Przed wieloma laty w Sączu znał ją prawie każdy kibic, zwłaszcza ten co chodził na mecze piłkarek ręcznych, mowa tu o Romanie Kulig. “Szczypiorniak”, to jej pasja, przez dobrych kilka lat była czołową zawodniczka Beskidu – grała jeszcze na asfaltowych boiskach, m.in. na tzw. “międzyszkolnym”. Nie obca była jej też lekkoatletyka, z dobrym skutkiem trenowała siedmiobój.
Do opowieści o Romie przyczyniła się śmierć kolarza Ryszarda Szurkowskiego. – Gdy dowiedziałam się o śmierci Pana Ryszarda, to przypomniałam sobie, gdy jako dziecko po zakończonym wyścigu (nie pamiętam, co to był za etap, ale zapewne nie był to Wyścig Pokoju – prawdopodobnie był to Małopolski Wyścig Górski – przyp. red.), podeszłam i poprosiłam o autograf. Ktoś zrobił fotkę, a ta ukazała się w gazecie – wspomina Romana Kulig. – Moja radość wówczas była ogromna, teraz ze smutkiem wracam do tamtego czasu – dodaje.
Kolarstwo szosowe w naszym mieście było dość popularne. Odbywało się tu wiele wyścigów. Istniała nawet w SKS Start sekcja kolarska. Przypomnijmy, że w 1979 roku, meta VII etapu Wyścigu Pokoju znajdowała się w Nowym Sączu. Była to jazda indywidualna na czas, trasa wiodła z Naściszowej i kończyła na stadionie Sandecji. Był to chyba jedyny etap w historii wyścigu, w którym jazda indywidualna kończyła się nie na ulicy, tylko na stadionie.
Nasza rozmówczyni potrafiła zagrać z chłopakami w piłkę nożną, nie odstawała nogi, i od niejednego była lepsza. Sport miała we krwi. – Tak, chodziłam grać w nogę, ale nie tylko z młodymi chłopakami. Przecież już jak byłam dorosła to szłam pograć ze starszymi do hali Dunajca. Szło mi chyba nie źle, bo zapraszali mnie na następne gierki – śmieje się.

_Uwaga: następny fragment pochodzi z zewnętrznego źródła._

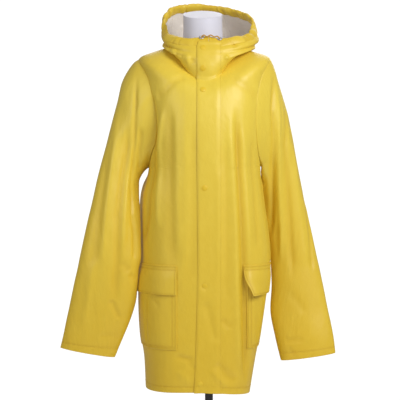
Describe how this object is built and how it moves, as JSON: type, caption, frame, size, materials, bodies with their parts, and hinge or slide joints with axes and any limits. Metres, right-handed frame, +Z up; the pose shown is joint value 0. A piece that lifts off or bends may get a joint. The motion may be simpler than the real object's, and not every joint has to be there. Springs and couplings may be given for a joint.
{
  "type": "hooded raincoat on a dress form with a pole and round foot",
  "caption": "Buttoned hooded raincoat in coated cloth with storm flap, patch pockets and open sleeves, worn by a limbless dress form on a pole with a flat round foot.",
  "frame": {"origin": "on the floor, under the middle of the pole", "axes": "+Z up, the coat's front faces -Y, the wearer's right is at -X"},
  "size_m": [0.713, 0.3758, 1.5644],
  "materials": {
    "yellow_cloth": "smooth rubber-coated cloth, soft sheen",
    "yellow_snap": "glossy coated stud cap",
    "silver": "plain metal ring",
    "cord_yellow": "braided cord",
    "white_form": "satin white shell",
    "black_metal": "satin black"
  },
  "bodies": {
    "root": {"front_right": "yellow_cloth", "front_left": "yellow_cloth", "back": "yellow_cloth", "sleeve_right": "yellow_cloth", "sleeve_left": "yellow_cloth", "hood_right": "yellow_cloth", "hood_left": "yellow_cloth", "hood_crown": "yellow_cloth", "hood_rim": "yellow_cloth", "storm_flap": "yellow_cloth", "pocket_right": "yellow_cloth", "pocket_left": "yellow_cloth", "pocket_flap_right": "yellow_cloth", "pocket_flap_left": "yellow_cloth", "snap_1": "yellow_snap", "snap_2": "yellow_snap", "snap_3": "yellow_snap", "snap_4": "yellow_snap", "snap_5": "yellow_snap", "snap_6": "yellow_snap", "eyelet_right": "silver", "eyelet_left": "silver", "drawcord": "cord_yellow", "form_torso": "white_form", "stand_pole": "black_metal", "stand_base": "black_metal"}
  },
  "joints": []
}
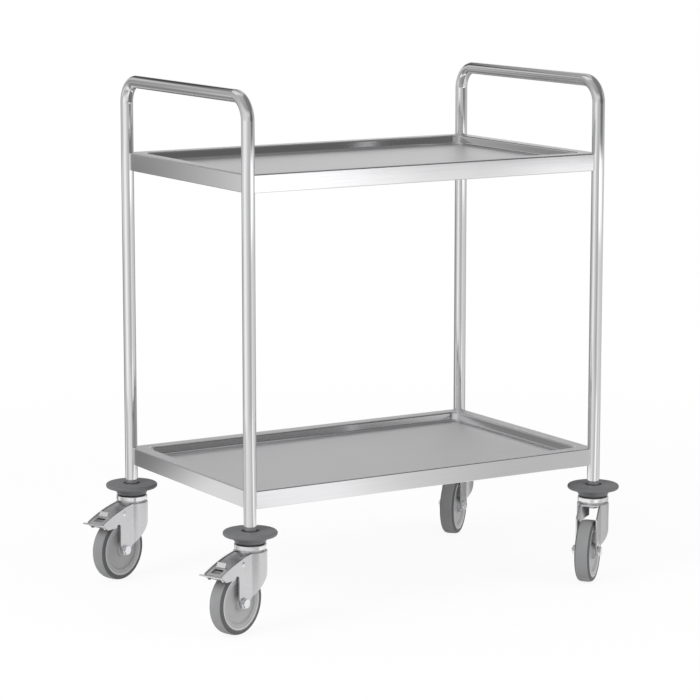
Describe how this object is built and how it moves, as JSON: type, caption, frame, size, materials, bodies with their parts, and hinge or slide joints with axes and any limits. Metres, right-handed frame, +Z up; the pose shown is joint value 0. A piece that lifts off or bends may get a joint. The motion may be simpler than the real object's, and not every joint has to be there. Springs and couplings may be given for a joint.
{
  "type": "serving trolley",
  "caption": "Two-shelf stainless serving trolley with bent tube end frames, push handles, bumper discs and swivel casters, two of them braked.",
  "frame": {"origin": "on the floor, under the middle of the whole trolley's box with its casters turned as stored", "axes": "+X along the trolley from the braked end to the plain end, +Y to the far long side, +Z up"},
  "size_m": [0.9676, 0.6266, 1.017],
  "materials": {
    "tube_steel": "polished stainless steel tube",
    "shelf_steel": "fine satin stainless sheet",
    "bumper_plastic": "dark grey moulded plastic",
    "fork_steel": "pressed stainless sheet",
    "head_steel": "polished stainless steel",
    "lever_steel": "pressed stainless sheet",
    "bolt_steel": "bright steel",
    "plug_steel": "plain steel",
    "bearing_steel": "ground steel",
    "wheel_plastic": "grey moulded plastic",
    "tyre_rubber": "grey non marking rubber",
    "shoe_steel": "plain steel block"
  },
  "bodies": {
    "frame": {"end_frame_left": "tube_steel", "end_frame_right": "tube_steel", "upper_shelf": "shelf_steel", "lower_shelf": "shelf_steel", "stem_bolts": "bolt_steel", "bumper_front_left": "bumper_plastic", "plug_front_left": "plug_steel", "head_front_left": "head_steel", "bumper_front_right": "bumper_plastic", "plug_front_right": "plug_steel", "head_front_right": "head_steel", "bumper_rear_left": "bumper_plastic", "plug_rear_left": "plug_steel", "head_rear_left": "head_steel", "bumper_rear_right": "bumper_plastic", "plug_rear_right": "plug_steel", "head_rear_right": "head_steel"},
    "swivel_front_left": {"fork_front_left": "fork_steel", "balls_front_left": "bearing_steel", "axle_front_left": "bolt_steel", "nut_front_left": "bolt_steel", "pin_front_left": "bolt_steel"},
    "roller_front_left": {"wheel_front_left": "wheel_plastic", "tyre_front_left": "tyre_rubber", "bearings_front_left": "bearing_steel"},
    "brake_front_left": {"lever_front_left": "lever_steel", "shoe_front_left": "shoe_steel"},
    "swivel_front_right": {"fork_front_right": "fork_steel", "balls_front_right": "bearing_steel", "axle_front_right": "bolt_steel", "nut_front_right": "bolt_steel"},
    "roller_front_right": {"wheel_front_right": "wheel_plastic", "tyre_front_right": "tyre_rubber", "bearings_front_right": "bearing_steel"},
    "swivel_rear_left": {"fork_rear_left": "fork_steel", "balls_rear_left": "bearing_steel", "axle_rear_left": "bolt_steel", "nut_rear_left": "bolt_steel", "pin_rear_left": "bolt_steel"},
    "roller_rear_left": {"wheel_rear_left": "wheel_plastic", "tyre_rear_left": "tyre_rubber", "bearings_rear_left": "bearing_steel"},
    "brake_rear_left": {"lever_rear_left": "lever_steel", "shoe_rear_left": "shoe_steel"},
    "swivel_rear_right": {"fork_rear_right": "fork_steel", "balls_rear_right": "bearing_steel", "axle_rear_right": "bolt_steel", "nut_rear_right": "bolt_steel"},
    "roller_rear_right": {"wheel_rear_right": "wheel_plastic", "tyre_rear_right": "tyre_rubber", "bearings_rear_right": "bearing_steel"}
  },
  "joints": [
    {"name": "swivel_front_left", "type": "hinge", "parent": "frame", "child": "swivel_front_left", "pos_m": [-0.36224, -0.2327, 0.153], "axis": [0, 0, 1], "continuous": true},
    {"name": "roll_front_left", "type": "hinge", "parent": "swivel_front_left", "child": "roller_front_left", "pos_m": [-0.40396, -0.24955, 0.0625], "axis": [0.3746, -0.9272, 0], "continuous": true},
    {"name": "brake_front_left", "type": "hinge", "parent": "swivel_front_left", "child": "brake_front_left", "pos_m": [-0.40581, -0.2503, 0.137], "axis": [0.3746, -0.9272, 0], "range_deg": [0, 8]},
    {"name": "swivel_front_right", "type": "hinge", "parent": "frame", "child": "swivel_front_right", "pos_m": [0.43176, -0.2327, 0.153], "axis": [0, 0, 1], "continuous": true},
    {"name": "roll_front_right", "type": "hinge", "parent": "swivel_front_right", "child": "roller_front_right", "pos_m": [0.39832, -0.26281, 0.0625], "axis": [0.6691, -0.7431, 0], "continuous": true},
    {"name": "swivel_rear_left", "type": "hinge", "parent": "frame", "child": "swivel_rear_left", "pos_m": [-0.36224, 0.2613, 0.153], "axis": [0, 0, 1], "continuous": true},
    {"name": "roll_rear_left", "type": "hinge", "parent": "swivel_rear_left", "child": "roller_rear_left", "pos_m": [-0.40396, 0.24444, 0.0625], "axis": [0.3746, -0.9272, 0], "continuous": true},
    {"name": "brake_rear_left", "type": "hinge", "parent": "swivel_rear_left", "child": "brake_rear_left", "pos_m": [-0.40581, 0.2437, 0.137], "axis": [0.3746, -0.9272, 0], "range_deg": [0, 8]},
    {"name": "swivel_rear_right", "type": "hinge", "parent": "frame", "child": "swivel_rear_right", "pos_m": [0.43176, 0.2613, 0.153], "axis": [0, 0, 1], "continuous": true},
    {"name": "roll_rear_right", "type": "hinge", "parent": "swivel_rear_right", "child": "roller_rear_right", "pos_m": [0.39832, 0.23119, 0.0625], "axis": [0.6691, -0.7431, 0], "continuous": true}
  ]
}
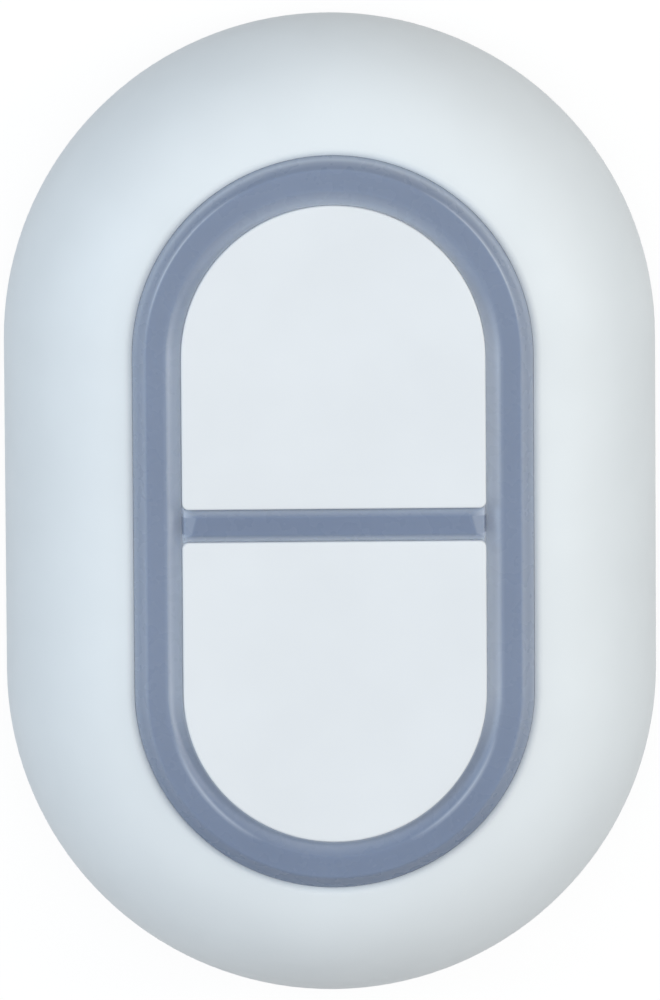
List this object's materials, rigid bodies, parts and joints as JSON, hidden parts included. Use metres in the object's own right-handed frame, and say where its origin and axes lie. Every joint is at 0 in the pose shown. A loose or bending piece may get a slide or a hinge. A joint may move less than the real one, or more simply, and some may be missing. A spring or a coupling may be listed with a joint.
{
  "type": "panic button",
  "caption": "Pocket panic transmitter: domed stadium-shaped shell, a raised translucent ring with a cross bar, and large sprung push buttons that fill the ring on each side of the bar.",
  "frame": {"origin": "centre of the back face, in the plane that the transmitter lies on", "axes": "+Z out of the button side, +Y towards the upper button, +X to the right seen from the front"},
  "size_m": [0.04, 0.0604, 0.0164],
  "materials": {
    "shell_plastic": "satin white moulded plastic with a fine texture",
    "ring_plastic": "translucent blue-grey moulded plastic, satin",
    "button_plastic": "satin white moulded plastic",
    "silicone": "translucent silicone",
    "board_laminate": "solder mask on glass laminate",
    "switch_plastic": "moulded nylon",
    "switch_steel": "stamped steel",
    "tinned_brass": "tin plated",
    "lamp_resin": "clear resin over phosphor",
    "chip_epoxy": "moulded epoxy",
    "ceramic": "sintered ceramic with plated ends",
    "cell_can": "plated can",
    "contact_steel": "nickel plated spring strip",
    "foam": "closed-cell foam",
    "screw_steel": "zinc plated"
  },
  "bodies": {
    "housing": {"front_housing": "shell_plastic", "rear_cover": "shell_plastic", "light_ring": "ring_plastic", "button_membrane": "silicone", "main_board": "board_laminate", "upper_switch_base": "switch_plastic", "lower_switch_base": "switch_plastic", "upper_switch_cover": "switch_steel", "lower_switch_cover": "switch_steel", "switch_leads": "tinned_brass", "status_leds": "lamp_resin", "radio_chip": "chip_epoxy", "crystal": "switch_steel", "board_passives": "ceramic", "antenna": "tinned_brass", "coin_cell": "cell_can", "cell_holder": "switch_plastic", "positive_contact": "contact_steel", "negative_contact": "contact_steel", "cell_pad": "foam", "cover_screws": "screw_steel"},
    "upper_key": {"upper_button": "button_plastic"},
    "lower_key": {"lower_button": "button_plastic"},
    "upper_plunger": {"upper_switch_plunger": "switch_plastic"},
    "lower_plunger": {"lower_switch_plunger": "switch_plastic"}
  },
  "joints": [
    {"name": "upper_button_press", "type": "slide", "parent": "housing", "child": "upper_key", "axis": [0, 0, -1], "range_m": [0, 0.0006], "stiffness_N_per_m": 2500, "deforming": ["button_membrane"]},
    {"name": "lower_button_press", "type": "slide", "parent": "housing", "child": "lower_key", "axis": [0, 0, -1], "range_m": [0, 0.0006], "stiffness_N_per_m": 2500, "deforming": ["button_membrane"]},
    {"name": "upper_plunger_press", "type": "slide", "parent": "housing", "child": "upper_plunger", "axis": [0, 0, -1], "range_m": [0, 0.0006]},
    {"name": "lower_plunger_press", "type": "slide", "parent": "housing", "child": "lower_plunger", "axis": [0, 0, -1], "range_m": [0, 0.0006]}
  ],
  "couplings": [
    {"joint": "upper_plunger_press", "follows": "upper_button_press", "ratio": 1},
    {"joint": "lower_plunger_press", "follows": "lower_button_press", "ratio": 1}
  ]
}
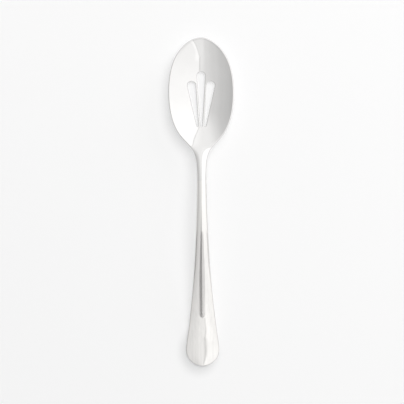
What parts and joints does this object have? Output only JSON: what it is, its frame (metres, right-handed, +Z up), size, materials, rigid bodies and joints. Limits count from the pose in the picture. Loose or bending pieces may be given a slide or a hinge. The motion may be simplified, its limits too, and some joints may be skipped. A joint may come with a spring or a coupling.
{
  "type": "slotted serving spoon",
  "caption": "Long-handled serving spoon with a deep egg-shaped bowl pierced by three fanned, tapered slots, a slim arched stem and a broad rounded handle end with a raised rib.",
  "frame": {"origin": "centre of the spoon's plan box, on the table it lies on", "axes": "+Y from the handle towards the tip of the bowl, +X to the right seen from above with the bowl away, +Z up out of the open bowl"},
  "size_m": [0.046, 0.23, 0.0194],
  "materials": {
    "bowl_steel": "mirror polished stainless steel",
    "handle_steel": "mirror polished stainless steel"
  },
  "bodies": {
    "root": {"bowl": "bowl_steel", "handle": "handle_steel"}
  },
  "joints": []
}
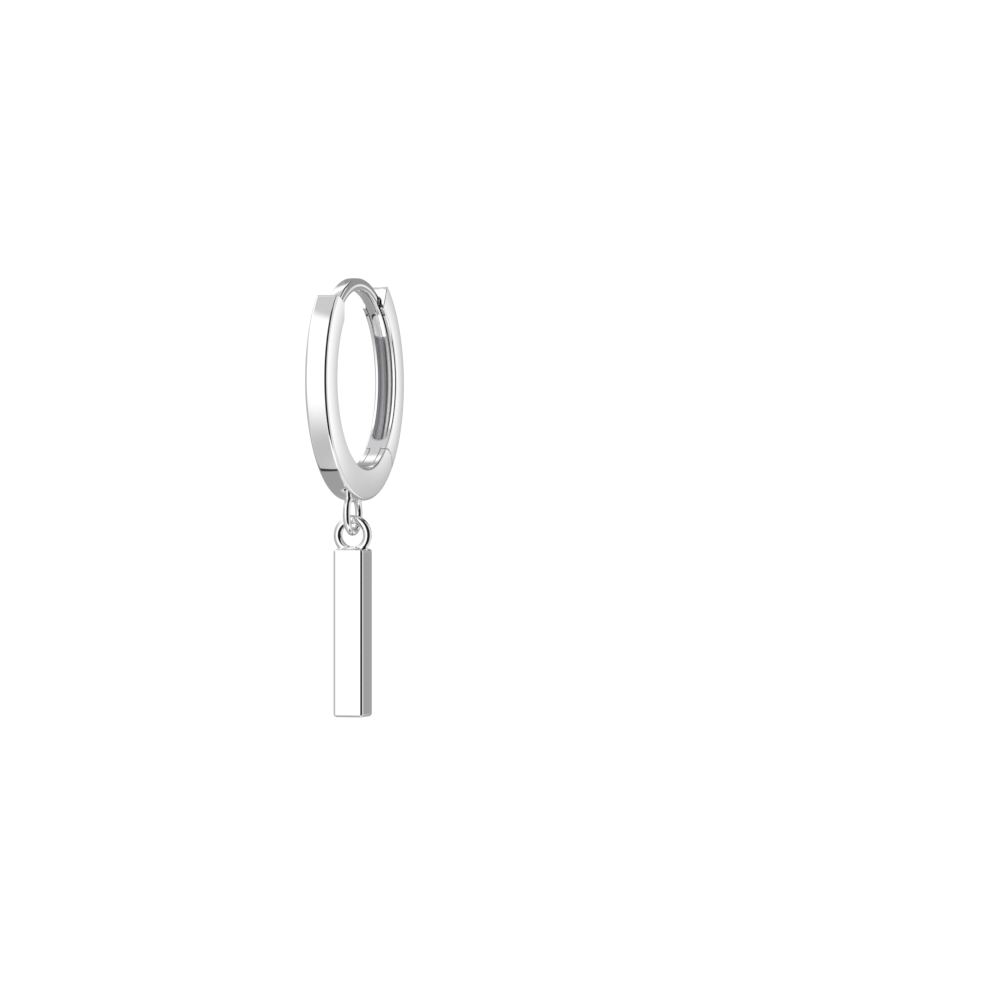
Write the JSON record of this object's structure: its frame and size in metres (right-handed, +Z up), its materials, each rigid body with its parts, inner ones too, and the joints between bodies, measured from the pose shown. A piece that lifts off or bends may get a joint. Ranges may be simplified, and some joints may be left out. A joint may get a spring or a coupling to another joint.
{
  "type": "hinged hoop earring with a square bar drop",
  "caption": "Small hinged hoop in polished white metal with an arched ear post and a square bar hung below on interlocking rings.",
  "frame": {"origin": "middle of the ear post at the top of its arc, where the ear lobe carries it", "axes": "+Z up, against the bar's hang; +Y from the front half to the back half; +X across the band, along the hinge's axis"},
  "size_m": [0.0022, 0.0137, 0.0251],
  "materials": {
    "polished_silver": "mirror polished, rhodium plated"
  },
  "bodies": {
    "front": {"front_half": "polished_silver", "hinge_pin": "polished_silver"},
    "back": {"back_half": "polished_silver"},
    "drop": {"bar_drop": "polished_silver"}
  },
  "joints": [
    {"name": "hoop_hinge", "type": "hinge", "parent": "front", "child": "back", "pos_m": [0, 0.00362, -0.01032], "axis": [-1, 0, 0], "range_deg": [0, 65]},
    {"name": "drop_swing", "type": "hinge", "parent": "front", "child": "drop", "pos_m": [0, -0.00044, -0.01341], "axis": [-1, 0, 0], "range_deg": [-90, 90]}
  ]
}
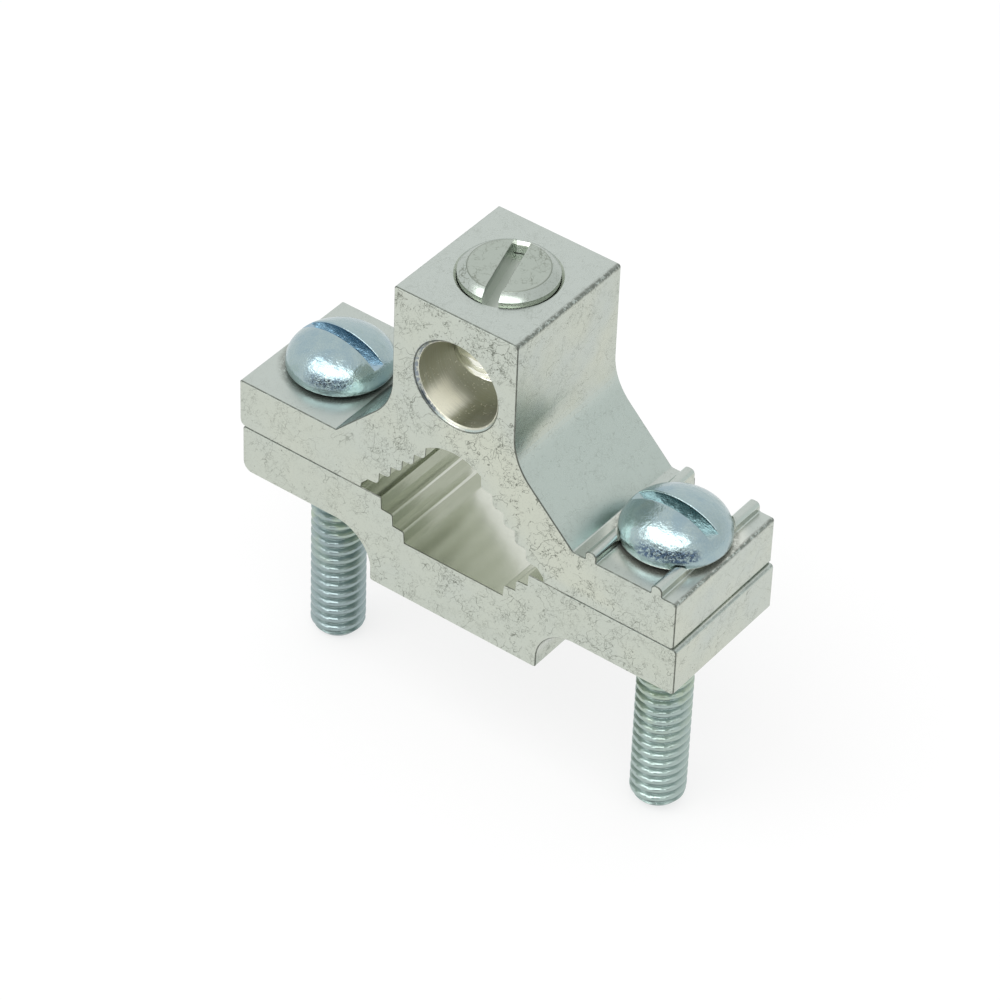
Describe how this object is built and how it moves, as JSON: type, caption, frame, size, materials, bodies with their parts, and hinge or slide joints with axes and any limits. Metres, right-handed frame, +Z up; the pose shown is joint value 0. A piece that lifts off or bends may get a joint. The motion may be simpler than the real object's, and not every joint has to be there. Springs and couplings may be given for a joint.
{
  "type": "grounding clamp",
  "caption": "Pipe grounding clamp with serrated vee jaws drawn together by slotted screws, and a bored lug on top whose set screw grips the conductor.",
  "frame": {"origin": "middle of the pipe opening, on the plane where the jaws meet, at mid depth", "axes": "+Z up to the conductor lug, +Y along the pipe and the extruded depth, +X along the jaws towards the open slot"},
  "size_m": [0.0591, 0.018, 0.0628],
  "materials": {
    "jaw_metal": "tin-plated satin aluminium",
    "zinc_steel": "bright bluish zinc plate",
    "set_screw_metal": "tin-plated aluminium"
  },
  "bodies": {
    "upper_jaw": {"upper_jaw": "jaw_metal"},
    "lower_jaw": {"lower_jaw": "jaw_metal"},
    "clamp_screw_left": {"clamp_screw_left": "zinc_steel"},
    "clamp_screw_right": {"clamp_screw_right": "zinc_steel"},
    "conductor_screw": {"conductor_screw": "set_screw_metal"}
  },
  "joints": [
    {"name": "clamp_screw_left_turn", "type": "hinge", "parent": "upper_jaw", "child": "clamp_screw_left", "pos_m": [-0.0224, 0, 0.0063], "axis": [0, 0, 1], "range_deg": [0, 6230]},
    {"name": "clamp_screw_right_turn", "type": "hinge", "parent": "upper_jaw", "child": "clamp_screw_right", "pos_m": [0.0228, 0, 0.00685], "axis": [0, 0, 1], "range_deg": [0, 6230]},
    {"name": "lower_jaw_open", "type": "slide", "parent": "upper_jaw", "child": "lower_jaw", "axis": [0, 0, -1], "range_m": [0, 0.022]},
    {"name": "conductor_screw_travel", "type": "slide", "parent": "upper_jaw", "child": "conductor_screw", "axis": [0, 0, 1], "range_m": [0, 0.0066]}
  ],
  "couplings": [
    {"joint": "clamp_screw_right_turn", "follows": "clamp_screw_left_turn", "ratio": 1},
    {"joint": "lower_jaw_open", "follows": "clamp_screw_left_turn", "m_per_rad": 0.00020213}
  ]
}
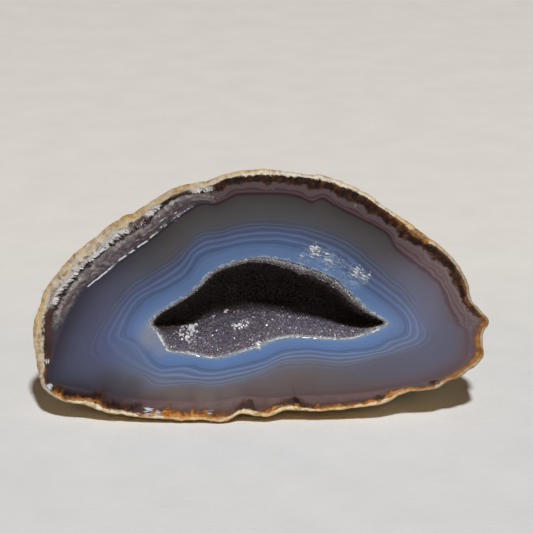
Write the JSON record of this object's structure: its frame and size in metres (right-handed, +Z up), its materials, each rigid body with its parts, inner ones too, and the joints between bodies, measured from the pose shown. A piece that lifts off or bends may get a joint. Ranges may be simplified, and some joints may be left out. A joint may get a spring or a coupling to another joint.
{
  "type": "geode half",
  "caption": "Half of a natural banded agate nodule with a polished sawn face, a crystal-lined hollow and a rough rounded back, leaning back on a sawn flat.",
  "frame": {"origin": "centre of the bounding box in X and Y, on the surface the stone stands on", "axes": "+X across the sawn face to the viewer's right, -Y towards the viewer of the face, +Z up; the face leans back 21 degrees from upright"},
  "size_m": [0.12, 0.0534, 0.0622],
  "materials": {
    "geode_half": "polished banded face, rough rind on the back",
    "crystal_lining": "small glassy smoke-grey quartz crystals"
  },
  "bodies": {
    "root": {"geode_half": "geode_half", "crystal_lining": "crystal_lining"}
  },
  "joints": []
}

Romana uczestniczyła (jako kibic) w różnych turniejach charytatywnych, w tym chyba najbardziej znanym w naszym mieście organizowanym przez Piotra Świerczewskiego. Początkowo turniej ten rozgrywany był w sali sportowej SP nr 20. Brali w nim udział najwybitniejsi w tamtych czasach sportowy i popularni artyści. Była to “pierwsza sportowa półka”, jak i muzyczna.
– Miałam wiele fotografii, tak z piłkarzami jak i z artystami. Szkoda, że się wszystkie nie zachowały, najbardziej mi żal tej ze ś.p. Ryszardem Szurkowskim, została tylko pamiątka z fotką w gazecie – kończy nasza rozmówczyni.
Przypomnijmy, że nasz wybitny kolarz, Ryszard Szurkowski, zmarł 1 lutego 2021 roku. Jego zasługi dla polskiego sportu zostaną zapamiętane dzięki wielkim osiągnięciom: dwukrotne wicemistrzostwo olimpijskie, czterokrotnie sięgał po medal mistrzostw świata oraz dwunastokrotnie po mistrza Polski.
Przyjemnie zatopić się w takich wspomnieniach.. Szacun za taki artykuł..
Kolejny super materiał Marka! Gratuluje dobrych pomysłów! Przypomnienie znanych Sportowców Sądecczyzny i nie tylko! Brawo!